The European Employment Strategy (EES) aims at strengthening the coordination of national employment policies giving Member States common objectives and targets on the basis of four pillars: employability, entrepreneurship, adaptability and equal opportunities:

  • Employability: combating long-term unemployment and youth unemployment, modernising education and training systems, active monitoring of the unemployed by offering them a new start in the field of training or employment (before reaching six months of unemployment for every unemployed young person and 12 months for every unemployed adult), reducing the numbers dropping out of the education system early by 50% and deciding on a framework agreement between employers and the social partners on how to open workplaces across Europe for training and work practice;
  • Entrepreneurship: establishing clear, stable and predictable rules concerning the start-up and running of businesses and the simplification of administrative burdens on small and medium size enterprises (SMEs).

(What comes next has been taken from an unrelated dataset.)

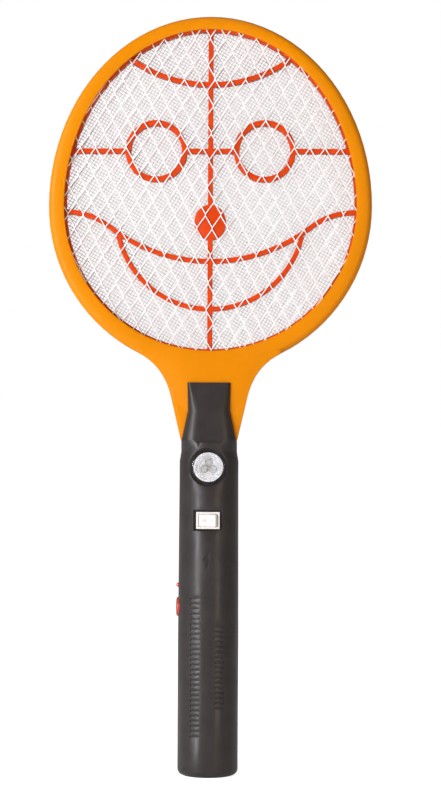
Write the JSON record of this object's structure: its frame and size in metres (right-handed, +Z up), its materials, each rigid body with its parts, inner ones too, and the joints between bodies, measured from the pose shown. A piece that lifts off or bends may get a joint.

The strategy proposes significantly reducing the overhead costs for enterprises of hiring an additional worker, facilitating easier transition to self-employment and the setting up of micro-enterprises, the development of the markets for venture capital in order to facilitate the financing of SMEs, and the reduction of tax burdens on employment before 2000;
  • Adaptability: modernising work organisation and flexibility of working arrangements and putting in place of a framework for more adaptable forms of contracts, renewal of skill levels within enterprises by removing fiscal barriers and mobilisation of State aid policies on upgrading the labour force, creation of sustainable jobs and efficiently functioning labour markets;
  • Equal opportunities: combating the gender gap and supporting the increased employment of women, by implementing policies on career breaks, parental leave, part-time work, and good quality care for children. The EES also proposes that Member States facilitate return to work, in particular for women.